Bob PozenBob Pozen, a lecturer at the Massachusetts Institute of Technology’s Sloan School of Management, who was previously the chairman of MFS Investment Management, said too much credibility is given to the non-GAAP measures. Ultimately, they are performance indicators that are used to set compensation targets for senior executives. In Pozen’s view the Board’s plan to develop requirements for what it calls Management Performance Measures may lead to more discipline in the use of non-GAAP measures.

The Board hopes its Primary Financial Statements project will provide guidance for financial statements’ content and structure and provide clear definitions for terms like operating profit, and profits from investments and holdings in joint ventures and other associates. The introduction of more guidance for an income statement’s subtotals may leave businesses with less incentive to publicise non-GAAP measures.

“If the differences are not so big, then they might decide to forget about non-GAAP,” Hoogervorst said.

The reporting practices that distort financial statements are hardly limited to the use of non-GAAP measures. According to Hoogervorst, ‘other income’ and ‘other expenses’ are among the income statement categories that are often used with very little explanation about the items that are aggregated in them. According to Hoogervorst, income statement categories often used by companies with very little explanation about what it actually includes are those called ‘other income’ or ‘other expenses’, where there is far too much aggregation. Companies’ earnings can be lumped into this catchall category, which denies investors insight into the sources of a company’s income or the areas in which it is spending most of its money.

“That’s a source of frustration for many investors,” Hoogervorst said. He hopes the Primary Financial Statements project will result in more transparency both about non-GAAP and these ‘other’ items for investors.

The Board will publish its proposals in this area by the end of 2019.

The Board is also exploring whether to amend its approach to accounting for goodwill, but it is divided about the benefits of reintroducing goodwill amortisation to IFRS Standards. The Board plans to release a Discussion Paper in early 2020 for a 180-day comment period to weigh stakeholder interest in amending IFRS 3 Business Combinations and IAS 36 Impairment of Assets.

Trustee stakeholder panel NY 2019The Board hopes the feedback on the Discussion Paper will help it arrive at a consensus. Some Board members support a reintroduction of goodwill amortisation because they believe the existing impairment model is not providing information to the markets on a timely basis.

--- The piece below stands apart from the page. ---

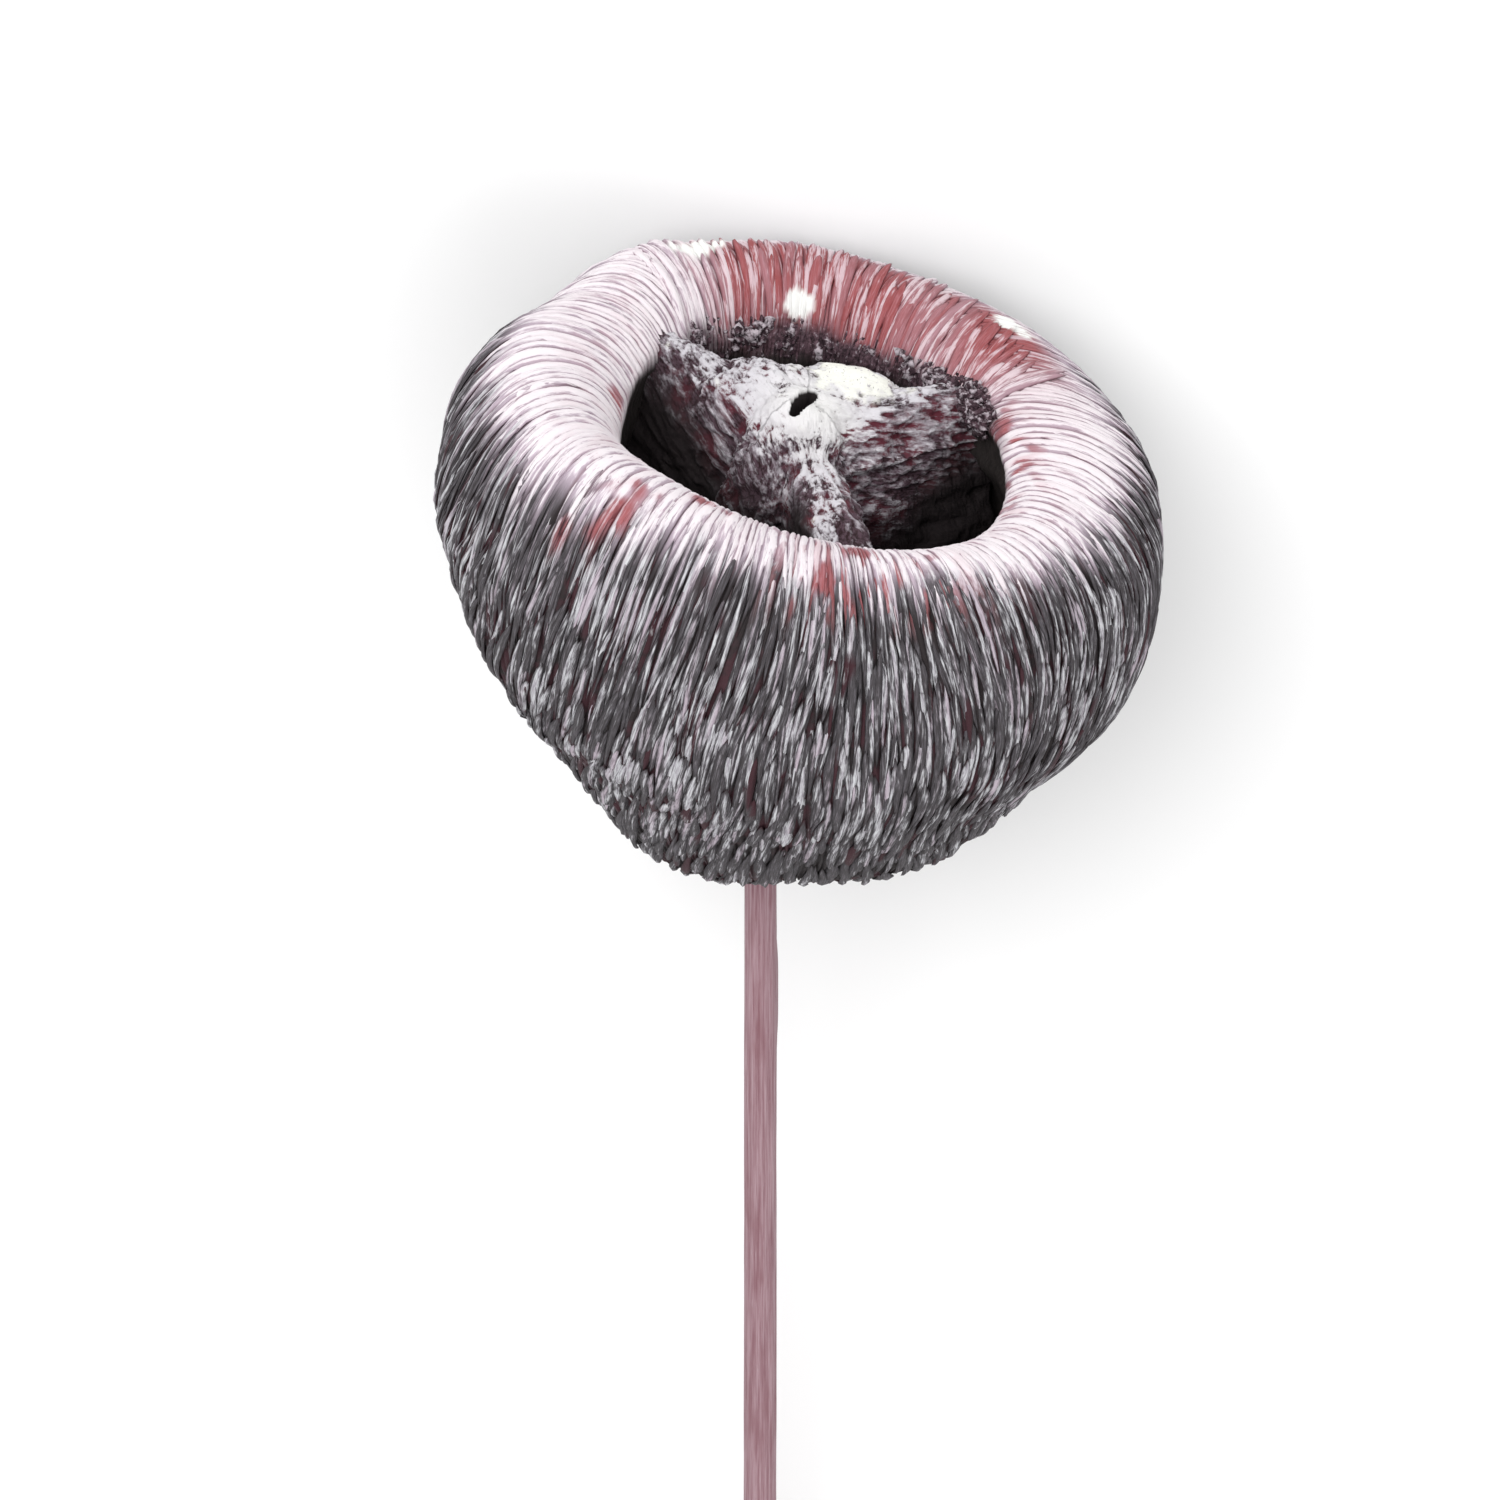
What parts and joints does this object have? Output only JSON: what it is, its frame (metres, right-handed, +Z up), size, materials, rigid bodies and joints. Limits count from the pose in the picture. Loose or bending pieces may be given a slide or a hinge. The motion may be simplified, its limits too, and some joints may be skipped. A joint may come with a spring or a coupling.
{
  "type": "dried seed pod on a stick",
  "caption": "Dried husk seed pod with a rolled ribbed rim and a chambered mouth, glued on a long round wooden stick, lying on its side.",
  "frame": {"origin": "on the worn flat spot on the pod's back, on the surface that the pod lies on", "axes": "+Z up; +Y from the stick's cut end to the pod's mouth, which also looks a little upward; +X to the right when the mouth is seen with the pod's front up"},
  "size_m": [0.0951, 0.3048, 0.0894],
  "materials": {
    "husk": "fibrous husk, dyed dark burgundy and dry-brushed with white, matte",
    "stick_wood": "round wooden stick, thinly painted mauve pink, matte"
  },
  "bodies": {
    "root": {"pod": "husk", "stick": "stick_wood"}
  },
  "joints": []
}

Other Board members want to leave the impairment model intact because they believe the model, even with its limitations, still gives investors useful information that holds management accountable for its decisions about acquisitions.

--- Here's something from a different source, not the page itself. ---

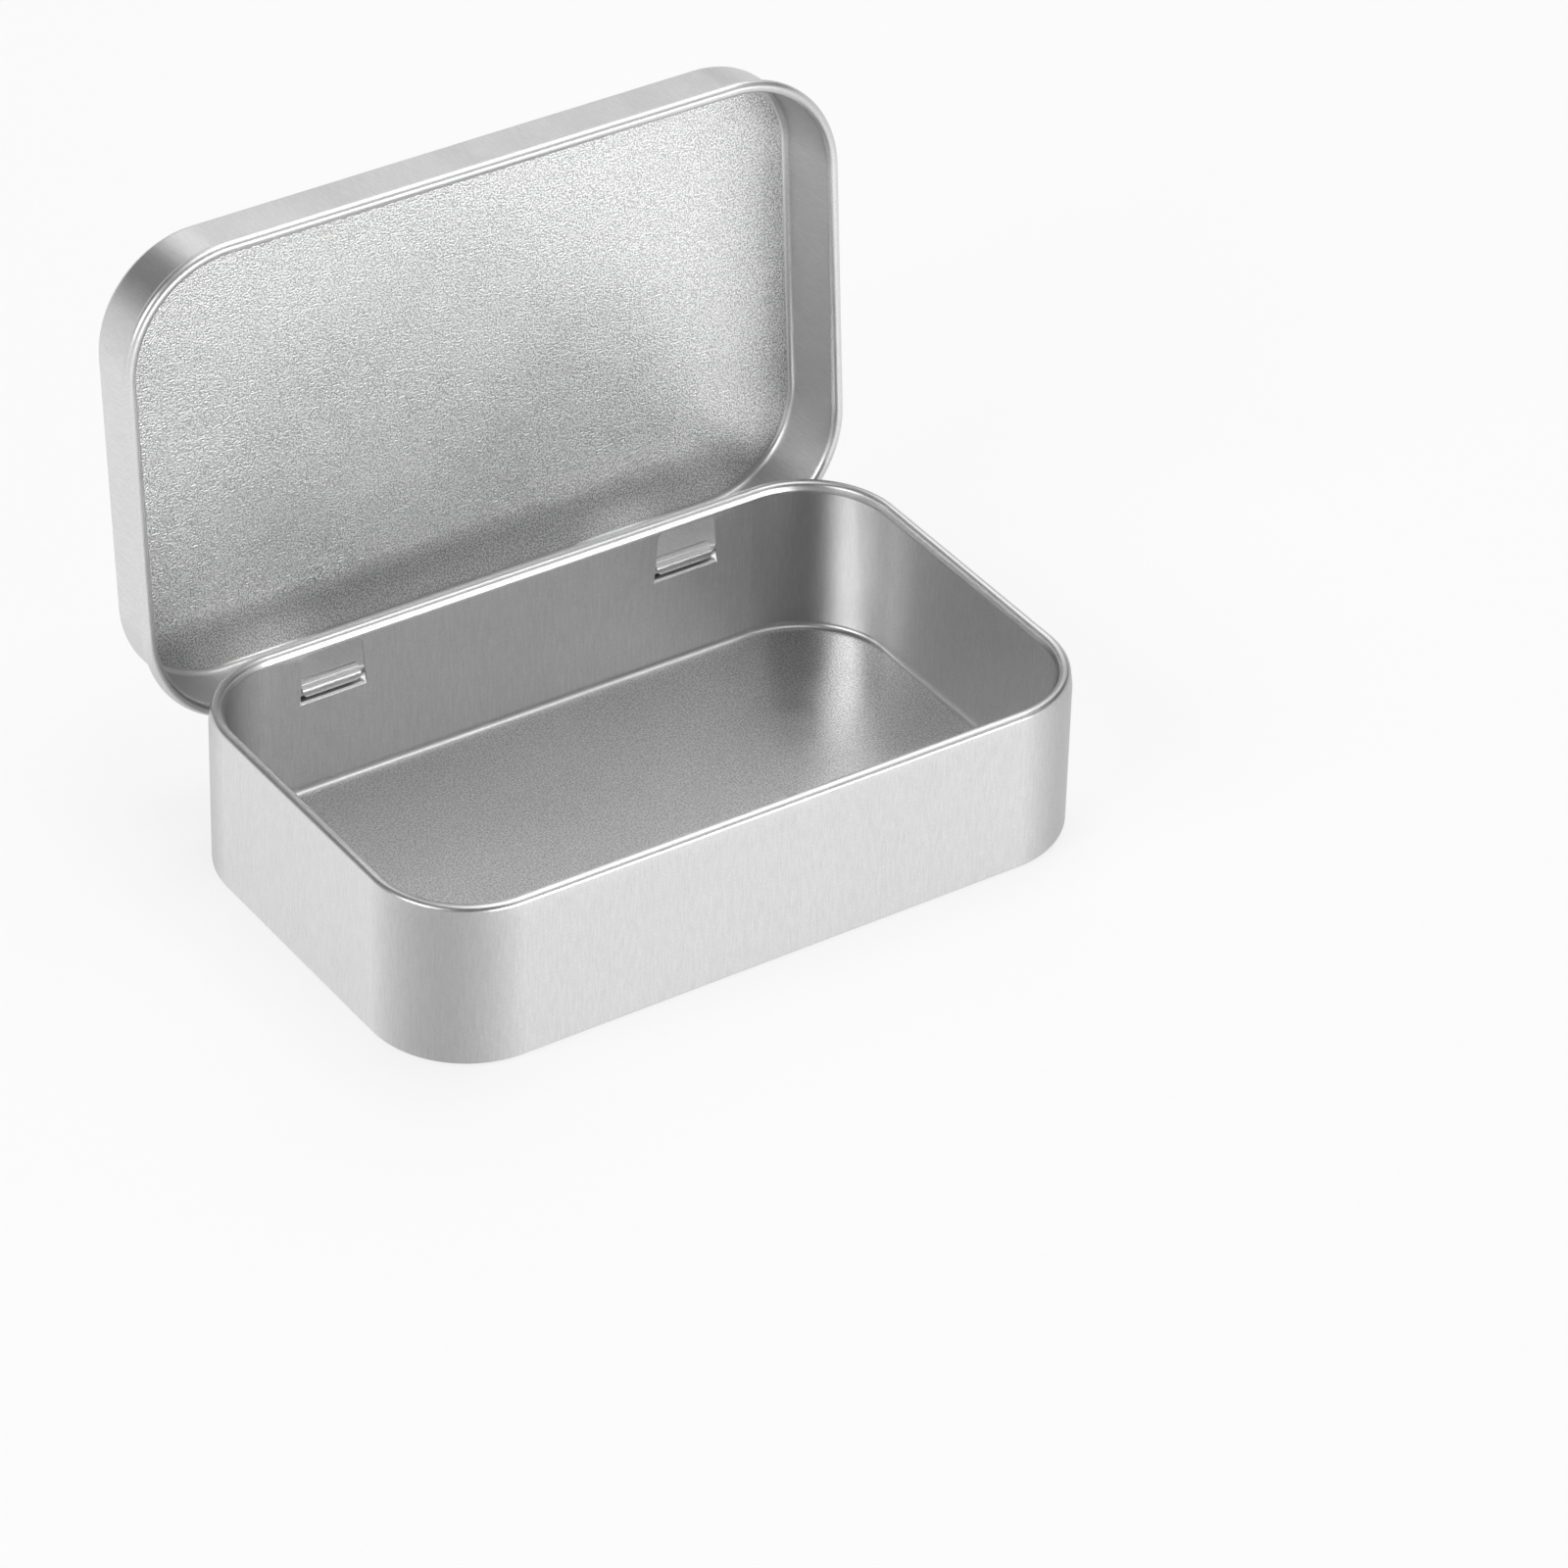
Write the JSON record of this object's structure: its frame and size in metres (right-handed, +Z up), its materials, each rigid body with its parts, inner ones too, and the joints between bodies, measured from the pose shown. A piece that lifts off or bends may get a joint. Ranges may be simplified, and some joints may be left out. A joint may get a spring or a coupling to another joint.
{
  "type": "hinged tin box",
  "caption": "Shallow rectangular tinplate box with rounded corners, an open hinged lid with a rolled edge, and lanced hinge tongues curled out of the rear wall.",
  "frame": {"origin": "middle of the base's flat underside", "axes": "+X along the length to the right, +Y to the hinged rear side, +Z up out of the open base"},
  "size_m": [0.095, 0.071, 0.0727],
  "materials": {
    "tinplate": "matt, finely grained tinplate"
  },
  "bodies": {
    "base": {"base_tray": "tinplate"},
    "lid": {"lid": "tinplate"}
  },
  "joints": [
    {"name": "lid_hinge", "type": "hinge", "parent": "base", "child": "lid", "pos_m": [0, 0.0294, 0.01338], "axis": [1, 0, 0], "range_deg": [0, 94.7]}
  ]
}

“There should be an expense somewhere,” Hoogervorst said. “We see time and again that goodwill only gets written off when it’s too late.”

Hoogervorst acknowledged that the Board’s challenge is to provide investors with the information about acquisitions that they need.

Therefore, the Board’s project will not only deal with goodwill and how it is treated. It will also focus on possible new disclosures to help investors assess the subsequent performance of an acquisition.

The US Financial Accounting Standards Board (FASB) is also uncertain about how to resolve the questions about goodwill accounting in US GAAP. FASB Chair Russ Golden, who took part in the question-and-answer session with Hoogervorst, observed that while most of the FASB’s seven members want to reintroduce goodwill amortisation, they can’t agree on an approach. The FASB would like to keep US GAAP and IFRS Standards converged on goodwill accounting. But its plans are complicated by a desire among some US stakeholders to align the goodwill accounting for public companies, which aren’t allowed to amortise, with that for private companies, which gained the flexibility to amortise goodwill in Accounting Standards Update (ASU) No. 2014-02, Intangibles—Goodwill and Other (Topic 350): Accounting for Goodwill.

Golden said the FASB wants to hear from financial reporting professionals from outside the US during its deliberations so it can fully consider each approach.